20062
PIU POVERI MA FELICI?
Published by Luigi Orsi Carbone at 6:27 pm in Blog with No Comments
Francesco Giavazzi e Alberto Alesina nel loro ottimo saggio Goodbye Europa ( dovrebbe essere adottato come libro di lettura obbligatorio in tutte le scuole medie superiori/universita’), descrivono con grande semplicita’ e chiarezza perche’ il gap di ricchezza tra USA ed Europa si sta’ allargando e l’Europa e’ entrata in una fase di declino e cosa bisogna fare per invertire questo trend che porterebbe alla marginalizzazione dell’Europa: in sintesi meno sussidi statali e piu’ incentivi alle persone, lasciando poi lavorare il mercato.
Il reddito medio pro capite e la sua crescita nel tempo offrono una misura sintetica del livello di ricchezza di un Paese e delle persone che in esse vivono.
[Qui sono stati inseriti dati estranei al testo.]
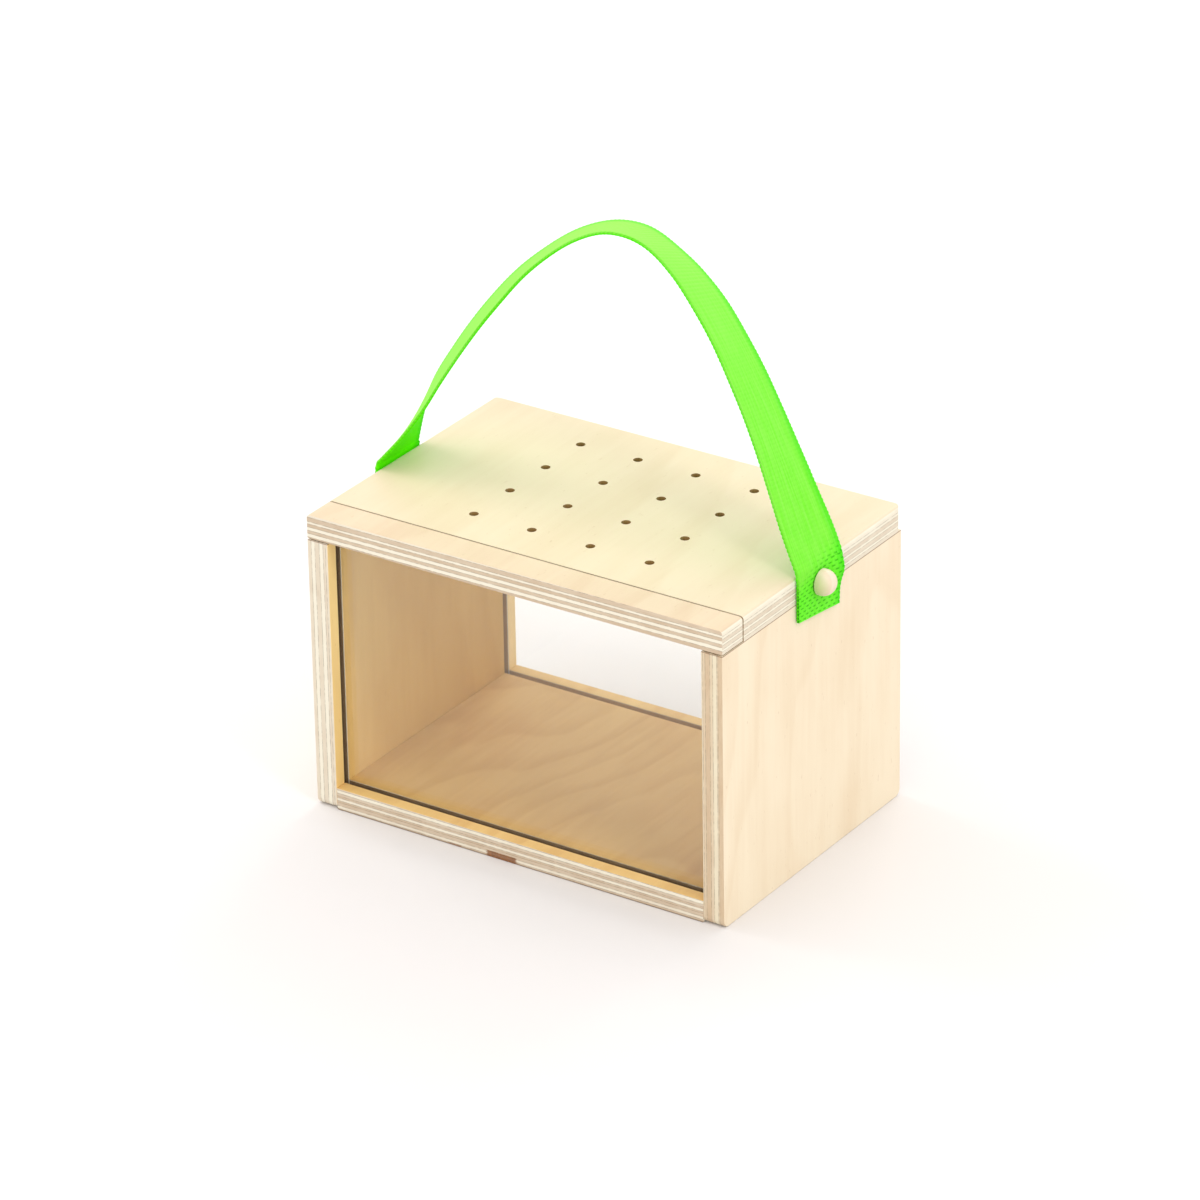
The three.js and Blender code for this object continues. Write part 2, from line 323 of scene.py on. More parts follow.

Rappresenta il valore medio dei beni e servizi che ciascuno di noi mediamente produce ogni anno. Ad inizio ‘900 questo indicatore era pressoche’ uguale tra le due sponde dell’Atlantico. Nel 1950 dopo le guerre che devastarono l’Europa il reddito pro capite dei Paesi Europei era la meta’ di quello USA. Tra il 1950 e il 1980 il gap si era prima assotigliato al 75% per poi stabilizzato al 75% nei succesivi quindi anni fino al 1995 quando il divario e’ rincominciato a crescere di nuovo. Certo il reddito pro capite non e’ il solo determinante della qualita’ della vita, ma alla fine i soldi contano soprattutto quando ci si confronta con gli standard di vita e la capacita’ di spesa degli altri.
I motivi di questo crescente divario di ricchezza tra le due sponde dell’Atlantico sono evidenti e piuttosto noti.
In Europa che si trova in una fase stagnante di crescita demografica, ci sono meno persone che lavorano in rapporto alla popolazione (perche’ > sono i disoccupati e/o chi non partecipa alla forza lavoro, come ad esempio le casalinghe) e le persone che lavorano lo fanno per meno giorni all’anno (ci si concede cioe’ piu’ vacanze, malattie,..) e per meno ore settimanali. L’Italia non fa’ eccezione (ci mancherebbe!) ma probabilmente da noi pesa parecchio anche il lavoro in nero (che non rientra ovviamente nelle statistiche) o la produzione di beni e servizi da casa (es. accudire i figli a casa rispetto a mandarli in un asilo, o mangiare in casa rispetto ai pasti al ristorante, peraltro a volte attivita’ anche piu’ produttiva di quelle ufficiali). Inoltre nelle ore effettivamente lavorate si produce di meno per la minor specializzazione ed una minor innovazione.
Quindi delle due l’una: o decidiamo di lavorare di piu’ (piu’ persone, per piu’ giorni con meno vacanze e per piu’ ore ) o diventiamo tutti piu’ produttivi lavorando meglio (ovvero producendo di piu’ per ora lavorata). Siccome e’ difficile pensare che gli Europei riducano il proprio tempo libero questa seconda strada sembrerebbe la piu’ accessibile. Ma solo in apparenza. Mentre negli anni ’80 la produttivita’ in Europa aumento’ perche’ in forte ritardo copiavamo/importavamo le innovazioni da USA e Giappone, ora per aumentare la produttività dovremmo per forza innovare in maniera piu’ spinta e radicale investendo nella ricerca e puntando sulla apertura dei mercati e sulla distruzione creativa, tenendoci lontani dalle distorsioni e cattivi incentivi dei sussidi statali (tra l’altro persino troppo gravosi per le casse vuote dei forzieri statali). E in Italia partiamo come al solito ultimi spendendo neanche l’1% del PIL in ricerca ed innovazione (contro una media del 3%+ nei paesi piu’ avanzati).
L’alternativa e’ un lento ma inesorabile declino. Che in altre parole povere significa la vendita del nostro patrimonio (aziende, case, arte, etc..) per sostenere i consumi e/o l’accontentarsi di uno stile di vita sempre piu’ povero. Nei prossimi anni qualcosa puo’ ancora essere fatto per invertire questo ciclo. Ma bisogna correre prima che sia troppo tardi. Altrimenti sara’ meglio avvisare i nostri figli che per loro non ci saranno molte opportunita’ su questa sponda dell’Atlantico. Ma solo luoghi speciali per andare in vacanza, ammesso che abbiamo soldi a sufficenza per pagarsi le vacanze in hotel e villaggi che allora saranno in gran parte di proprieta’ di americani e asiatici.